Appellants are not, as is contended by them, required by the decree of the court to violate any trusts imposed upon them by the will of George Leslie. They are required to carry out an obligation imposed upon them by their agreement made after the death of the testator, which agreement is not repugnant to the will, but rather in aid of the intent and purpose thereof.

As a rule, although legatees are not entitled to receive the legacies before the day of payment arrives, yet they are entitled to have a sufficient sum set apart to pay the legacy when it becomes due. 2 Williams on Executors, 1399.

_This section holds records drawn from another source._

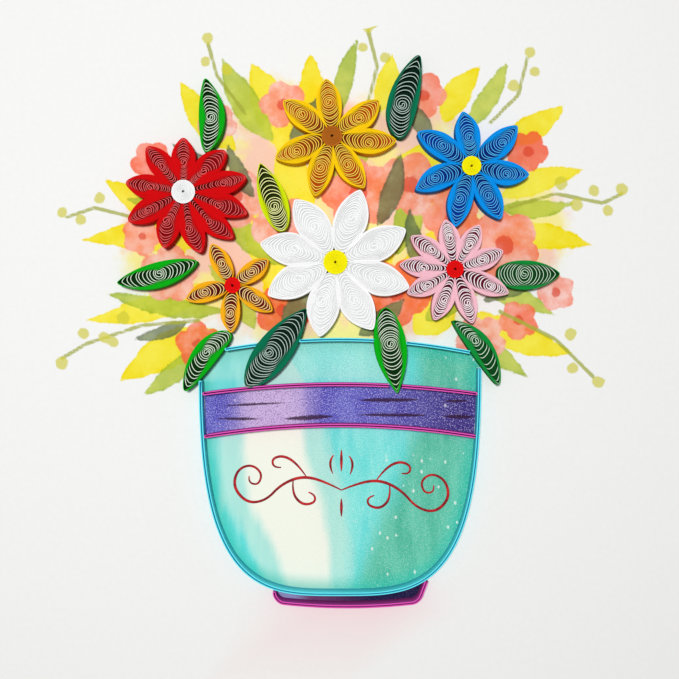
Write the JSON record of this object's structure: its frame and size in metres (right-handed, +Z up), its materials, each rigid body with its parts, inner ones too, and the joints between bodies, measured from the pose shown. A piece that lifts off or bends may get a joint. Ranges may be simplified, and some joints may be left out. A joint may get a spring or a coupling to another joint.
{
  "type": "quilled greeting card",
  "caption": "Folded paper card with raised quilled paper flowers and leaves over a bowl outlined in strips, on a printed front.",
  "frame": {"origin": "centre of the card's underside, where it lies on a table", "axes": "+X to the right of the picture and away from the card's fold, +Y to the picture's top, +Z up out of the front"},
  "size_m": [0.15, 0.15, 0.0042],
  "materials": {
    "card_paper": "matte, finely textured, printed",
    "red_paper": "matte",
    "amber_paper": "matte",
    "blue_paper": "matte",
    "white_paper": "matte",
    "pink_paper": "matte",
    "orange_paper": "matte",
    "green_paper": "matte",
    "dark_green_paper": "matte",
    "lime_paper": "matte",
    "brown_paper": "matte",
    "yellow_paper": "matte",
    "crimson_paper": "matte",
    "cyan_paper": "matte",
    "magenta_paper": "matte"
  },
  "bodies": {
    "root": {"amber_flower_centre": "brown_paper", "amber_petal_1": "amber_paper", "amber_petal_2": "amber_paper", "amber_petal_3": "amber_paper", "amber_petal_4": "amber_paper", "amber_petal_5": "amber_paper", "amber_petal_6": "amber_paper", "amber_petal_7": "amber_paper", "band_strip_lower": "magenta_paper", "band_strips_upper": "magenta_paper", "blue_flower_centre": "yellow_paper", "blue_petal_1": "blue_paper", "blue_petal_2": "blue_paper", "blue_petal_3": "blue_paper", "blue_petal_4": "blue_paper", "blue_petal_5": "blue_paper", "blue_petal_6": "blue_paper", "blue_petal_7": "blue_paper", "bowl_strip": "cyan_paper", "card": "card_paper", "foot_strip": "magenta_paper", "leaf_far_left": "green_paper", "leaf_far_right": "green_paper", "leaf_lime": "lime_paper", "leaf_rim_dark": "dark_green_paper", "leaf_rim_left": "green_paper", "leaf_rim_middle": "green_paper", "leaf_rim_right": "green_paper", "leaf_upper_left": "green_paper", "leaf_upper_right": "dark_green_paper", "orange_flower_centre": "crimson_paper", "orange_petal_1": "orange_paper", "orange_petal_2": "orange_paper", "orange_petal_3": "orange_paper", "orange_petal_4": "orange_paper", "orange_petal_5": "orange_paper", "pink_flower_centre": "crimson_paper", "pink_petal_1": "pink_paper", "pink_petal_2": "pink_paper", "pink_petal_3": "pink_paper", "pink_petal_4": "pink_paper", "pink_petal_5": "pink_paper", "pink_petal_6": "pink_paper", "pink_petal_7": "pink_paper", "pink_petal_8": "pink_paper", "pink_petal_9": "pink_paper", "red_flower_centre": "white_paper", "red_petals": "red_paper", "rim_strip_left": "cyan_paper", "rim_strip_middle": "cyan_paper", "rim_strip_right": "cyan_paper", "white_flower_centre": "yellow_paper", "white_petal_1": "white_paper", "white_petal_2": "white_paper", "white_petal_3": "white_paper", "white_petal_4": "white_paper", "white_petal_5": "white_paper", "white_petal_6": "white_paper", "white_petal_7": "white_paper", "white_petal_8": "white_paper"}
  },
  "joints": []
}
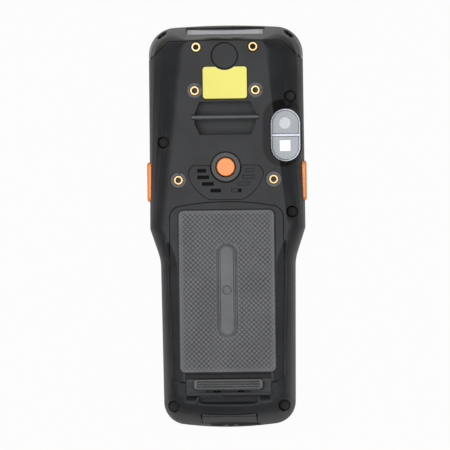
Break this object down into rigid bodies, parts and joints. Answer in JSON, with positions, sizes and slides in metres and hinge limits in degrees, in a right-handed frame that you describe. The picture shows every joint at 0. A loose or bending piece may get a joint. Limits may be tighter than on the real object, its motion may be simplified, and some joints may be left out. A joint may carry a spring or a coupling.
{
  "type": "portable barcode data terminal",
  "caption": "Rugged handheld barcode data terminal with a rear camera, a hinged battery cover, a sliding latch, a dock flap and pressing keys.",
  "frame": {"origin": "centre of the footprint on the rest plane, which the raised rim of the screen side touches", "axes": "+Y towards the scan nose, +Z out of the back, +X to the right when looking at the back"},
  "size_m": [0.0666, 0.1681, 0.029],
  "materials": {
    "case_plastic": "moulded, fine texture",
    "cap_plastic": "smooth gloss",
    "scan_glass": "polished",
    "engine_metal": "satin",
    "screen_glass": "polished",
    "display": "moulded, fine texture",
    "board": "moulded, fine texture",
    "keypad_rubber": "matt",
    "driver_metal": "machined",
    "orange_plastic": "moulded, fine texture",
    "bezel_metal": "satin",
    "camera_glass": "smooth gloss",
    "led_lens": "smooth gloss",
    "label_yellow": "moulded, fine texture",
    "bar_metal": "black coated",
    "brass": "turned",
    "screw_steel": "machined",
    "cover_plastic": "moulded, fine texture",
    "pad_plastic": "moulded, fine texture",
    "battery_film": "moulded, fine texture",
    "contact_metal": "plated",
    "spring_steel": "machined",
    "flap_rubber": "matt",
    "switch_plastic": "moulded, fine texture",
    "gasket_rubber": "matt",
    "key_plastic": "moulded, fine texture"
  },
  "bodies": {
    "housing": {"rear_case": "case_plastic", "front_case": "case_plastic", "nose_cap": "cap_plastic", "scan_window": "scan_glass", "scan_engine": "engine_metal", "touch_glass": "screen_glass", "display_module": "display", "main_board": "board", "keypad_mat": "keypad_rubber", "speaker_panel": "case_plastic", "speaker_driver": "driver_metal", "button_ring": "case_plastic", "camera_bezel": "bezel_metal", "camera_window": "camera_glass", "flash_window": "camera_glass", "camera_module": "engine_metal", "flash_led": "led_lens", "label_plate": "label_yellow", "round_plug": "case_plastic", "strap_bar": "bar_metal", "threaded_inserts": "brass", "case_screws": "screw_steel", "nose_screws": "screw_steel", "battery_pack": "battery_film", "battery_contacts": "contact_metal", "latch_springs": "spring_steel", "dock_connector": "contact_metal", "key_switches": "switch_plastic", "case_gasket": "gasket_rubber", "status_light": "led_lens"},
    "battery_cover": {"battery_cover": "cover_plastic", "grip_pad": "pad_plastic"},
    "latch": {"latch_slider": "case_plastic"},
    "port_cover": {"port_cover": "flap_rubber"},
    "side_key_left": {"side_key_left": "orange_plastic"},
    "side_key_right": {"side_key_right": "orange_plastic"},
    "rear_button": {"rear_button": "orange_plastic"},
    "key_esc": {"key_esc": "key_plastic"},
    "key_up": {"key_up": "key_plastic"},
    "key_enter": {"key_enter": "key_plastic"},
    "key_left": {"key_left": "key_plastic"},
    "key_scan": {"key_scan": "orange_plastic"},
    "key_right": {"key_right": "key_plastic"},
    "key_power": {"key_power": "key_plastic"},
    "key_down": {"key_down": "key_plastic"},
    "key_fn": {"key_fn": "key_plastic"},
    "key_1": {"key_1": "key_plastic"},
    "key_2": {"key_2": "key_plastic"},
    "key_3": {"key_3": "key_plastic"},
    "key_4": {"key_4": "key_plastic"},
    "key_5": {"key_5": "key_plastic"},
    "key_6": {"key_6": "key_plastic"},
    "key_7": {"key_7": "key_plastic"},
    "key_8": {"key_8": "key_plastic"},
    "key_9": {"key_9": "key_plastic"},
    "key_star": {"key_star": "key_plastic"},
    "key_0": {"key_0": "key_plastic"},
    "key_hash": {"key_hash": "key_plastic"}
  },
  "joints": [
    {"name": "battery_cover_hinge", "type": "hinge", "parent": "housing", "child": "battery_cover", "pos_m": [0, 0.0104, 0.027], "axis": [-1, 0, 0], "range_deg": [0, 45]},
    {"name": "latch_slide", "type": "slide", "parent": "housing", "child": "latch", "axis": [0, -1, 0], "range_m": [0, 0.0022], "stiffness_N_per_m": 400, "springref_m": -0.001, "deforming": ["latch_springs"]},
    {"name": "port_cover_hinge", "type": "hinge", "parent": "housing", "child": "port_cover", "pos_m": [0, -0.08224, 0.01455], "axis": [1, 0, 0], "range_deg": [0, 100]},
    {"name": "side_key_left_press", "type": "slide", "parent": "housing", "child": "side_key_left", "axis": [1, 0, 0], "range_m": [0, 0.0008], "stiffness_N_per_m": 400, "springref_m": -0.0008},
    {"name": "side_key_right_press", "type": "slide", "parent": "housing", "child": "side_key_right", "axis": [-1, 0, 0], "range_m": [0, 0.0008], "stiffness_N_per_m": 400, "springref_m": -0.0008},
    {"name": "rear_button_press", "type": "slide", "parent": "housing", "child": "rear_button", "axis": [0, 0, -1], "range_m": [0, 0.0008], "stiffness_N_per_m": 400, "springref_m": -0.0008},
    {"name": "key_esc_press", "type": "slide", "parent": "housing", "child": "key_esc", "axis": [0, 0, 1], "range_m": [0, 0.0006], "stiffness_N_per_m": 400, "springref_m": -0.0006},
    {"name": "key_up_press", "type": "slide", "parent": "housing", "child": "key_up", "axis": [0, 0, 1], "range_m": [0, 0.0006], "stiffness_N_per_m": 400, "springref_m": -0.0006},
    {"name": "key_enter_press", "type": "slide", "parent": "housing", "child": "key_enter", "axis": [0, 0, 1], "range_m": [0, 0.0006], "stiffness_N_per_m": 400, "springref_m": -0.0006},
    {"name": "key_left_press", "type": "slide", "parent": "housing", "child": "key_left", "axis": [0, 0, 1], "range_m": [0, 0.0006], "stiffness_N_per_m": 400, "springref_m": -0.0006},
    {"name": "key_scan_press", "type": "slide", "parent": "housing", "child": "key_scan", "axis": [0, 0, 1], "range_m": [0, 0.0006], "stiffness_N_per_m": 400, "springref_m": -0.0006},
    {"name": "key_right_press", "type": "slide", "parent": "housing", "child": "key_right", "axis": [0, 0, 1], "range_m": [0, 0.0006], "stiffness_N_per_m": 400, "springref_m": -0.0006},
    {"name": "key_power_press", "type": "slide", "parent": "housing", "child": "key_power", "axis": [0, 0, 1], "range_m": [0, 0.0006], "stiffness_N_per_m": 400, "springref_m": -0.0006},
    {"name": "key_down_press", "type": "slide", "parent": "housing", "child": "key_down", "axis": [0, 0, 1], "range_m": [0, 0.0006], "stiffness_N_per_m": 400, "springref_m": -0.0006},
    {"name": "key_fn_press", "type": "slide", "parent": "housing", "child": "key_fn", "axis": [0, 0, 1], "range_m": [0, 0.0006], "stiffness_N_per_m": 400, "springref_m": -0.0006},
    {"name": "key_1_press", "type": "slide", "parent": "housing", "child": "key_1", "axis": [0, 0, 1], "range_m": [0, 0.0006], "stiffness_N_per_m": 400, "springref_m": -0.0006},
    {"name": "key_2_press", "type": "slide", "parent": "housing", "child": "key_2", "axis": [0, 0, 1], "range_m": [0, 0.0006], "stiffness_N_per_m": 400, "springref_m": -0.0006},
    {"name": "key_3_press", "type": "slide", "parent": "housing", "child": "key_3", "axis": [0, 0, 1], "range_m": [0, 0.0006], "stiffness_N_per_m": 400, "springref_m": -0.0006},
    {"name": "key_4_press", "type": "slide", "parent": "housing", "child": "key_4", "axis": [0, 0, 1], "range_m": [0, 0.0006], "stiffness_N_per_m": 400, "springref_m": -0.0006},
    {"name": "key_5_press", "type": "slide", "parent": "housing", "child": "key_5", "axis": [0, 0, 1], "range_m": [0, 0.0006], "stiffness_N_per_m": 400, "springref_m": -0.0006},
    {"name": "key_6_press", "type": "slide", "parent": "housing", "child": "key_6", "axis": [0, 0, 1], "range_m": [0, 0.0006], "stiffness_N_per_m": 400, "springref_m": -0.0006},
    {"name": "key_7_press", "type": "slide", "parent": "housing", "child": "key_7", "axis": [0, 0, 1], "range_m": [0, 0.0006], "stiffness_N_per_m": 400, "springref_m": -0.0006},
    {"name": "key_8_press", "type": "slide", "parent": "housing", "child": "key_8", "axis": [0, 0, 1], "range_m": [0, 0.0006], "stiffness_N_per_m": 400, "springref_m": -0.0006},
    {"name": "key_9_press", "type": "slide", "parent": "housing", "child": "key_9", "axis": [0, 0, 1], "range_m": [0, 0.0006], "stiffness_N_per_m": 400, "springref_m": -0.0006},
    {"name": "key_star_press", "type": "slide", "parent": "housing", "child": "key_star", "axis": [0, 0, 1], "range_m": [0, 0.0006], "stiffness_N_per_m": 400, "springref_m": -0.0006},
    {"name": "key_0_press", "type": "slide", "parent": "housing", "child": "key_0", "axis": [0, 0, 1], "range_m": [0, 0.0006], "stiffness_N_per_m": 400, "springref_m": -0.0006},
    {"name": "key_hash_press", "type": "slide", "parent": "housing", "child": "key_hash", "axis": [0, 0, 1], "range_m": [0, 0.0006], "stiffness_N_per_m": 400, "springref_m": -0.0006}
  ]
}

In cases of pecuniary legacies, due and payable at a future day (whether contingent or otherwise), courts of equity will compel the executor to give security for the due payment thereof; or will order the fund to be paid into court, even if there be not any actual waste, or danger of waste of the estate. Wherever a demand is made out, of assets certainly due, but payable at a future time, the person entitled thereto may come against the executor, to have it secured for his benefit, and set apart in the meantime, that he may not be obliged to pursue these assets through several hands. Story’s Eq. Jurisprudence, Sec. 603; 2 Williams on Executors, 1401; Buckingham v. Morrison, 136 Ill. 447.

Legacies, bequests of chattels, and other personal property, courts of equity treat as matters of trust, and the executor as a trustee for the benefit of the legatees. Story’s Eq. Jurisprudence, Sec. 1067; Burnett v. Lester, 52 Ill. 325; Buckingham v. Morrison et al., 136 Ill. 437.

The executrix was not a necessary party to the relief sought. There is nothing in the record to show that the executrix had refused to comply on her part, but the bill does affirmatively show that she was unable to comply, because of the acts of appellants in keeping the money and refusing to allow the investment to be made.

The decree of the Circuit Court is affirmed.